Le voile, c’est la voile
Vu du dehors les régimes politiques du Tiers-monde paraissent être les principaux obstacles à l’émancipation des femmes alors que les choses ne sont pas aussi simples. Les pesanteurs culturelles sont telles que les Etats sont obligés d’en tenir compte. Les polices politiques s’y maintiennent d’autant plus durablement qu’elles ont développé la capacité de compréhension du système patriarcal dans lequel elles se positionnent en tant que tutrices veillant au bien être général. Ces polices y trouvent donc un terreau fertile pour exercer la tutelle sur des populations qu’elles jugent immatures pour prendre leur destin en main.
L’œil occidental du reste ne distingue guère le foulard kabyle ou la capuche oranaise du hidjab. Tout est amalgamé sous un générique exotique. Si les femmes conduisent et vont au travail et se marient elles le font selon des critères relationnels très anciens. Le voile traditionnel, aujourd’hui quasi abandonné au profit du hidjab, était jadis porté par les citadines et était la marque de l’aristocratie. Toute femme habitant la campagne devait arborer le voile en venant en ville. On le constate aujourd’hui, le hidjab est devenu l’habit qui permet à la femme maghrébine d’aborder la modernité. (Encore qu’il faille faire une autre lecture du voile dans les diasporas).

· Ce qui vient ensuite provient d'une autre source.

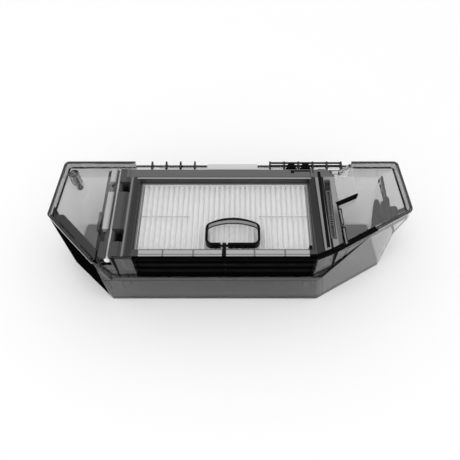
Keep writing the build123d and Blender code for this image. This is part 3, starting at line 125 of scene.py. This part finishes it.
class Nodes:
    """A short way to write the node tree of a material or a world."""

    def __init__(self, owner, out="OutputMaterial"):
        self.owner = owner
        owner.use_nodes = True
        self.tree = owner.node_tree
        self.tree.nodes.clear()
        self.out = self.new(out)

    def new(self, kind, values=None, **settings):
        """A node; each value is a number or colour, or an output to link."""
        node = self.tree.nodes.new("ShaderNode" + kind)
        for key, value in settings.items():
            setattr(node, key, value)
        for key, value in (values or {}).items():
            if is_socket(value):
                self.tree.links.new(value, node.inputs[key])
            else:
                node.inputs[key].default_value = value
        return node

    def surface(self, shader):
        self.tree.links.new(shader, self.out.inputs["Surface"])

    def smoke(self, density):
        """Darkens the inside: the longer the way through it, the darker."""
        body = self.new("VolumeAbsorption", {"Color": grey(0.0), "Density": density})
        self.tree.links.new(body.outputs["Volume"], self.out.inputs["Volume"])

    # Coordinates and noise.

    def place(self):
        """Object coordinates, split: metres, in the frame of the part."""
        return self.new("SeparateXYZ", {0: self.new("TexCoord").outputs["Object"]}).outputs

    def facing(self):
        """The direction that the surface faces, split."""
        return self.new("SeparateXYZ", {0: self.new("TexCoord").outputs["Normal"]}).outputs

    def noise(self, scale, detail=3.0):
        place = self.new("TexCoord").outputs["Object"]
        values = {"Vector": place, "Scale": scale, "Detail": detail, "Roughness": 0.5}
        return self.new("TexNoise", values).outputs["Fac"]

    def remap(self, value, start, end, low, high):
        """A value between start and end turned into one between low and high."""
        values = {"Value": value, "From Min": start, "From Max": end, "To Min": low, "To Max": high}
        return self.new("MapRange", values).outputs["Result"]

    def bump(self, scale, strength):
        values = {"Height": self.noise(scale, 2.0), "Strength": strength, "Distance": RELIEF_DEPTH}
        return self.new("Bump", values).outputs["Normal"]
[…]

Or cette fameuse preuve de religiosité qu’est le voile pour les Occidentaux (pourtant métaphore de l’hymen et de la chasteté. Passons sur ses ramifications chrétiennes) ; est devenu au Maghreb, l’alpha et l’oméga d’une évolution inéluctable qui se fait tout de même en sourdine. Tout y est permis pourvu qu’on mette le voile (la voile ?).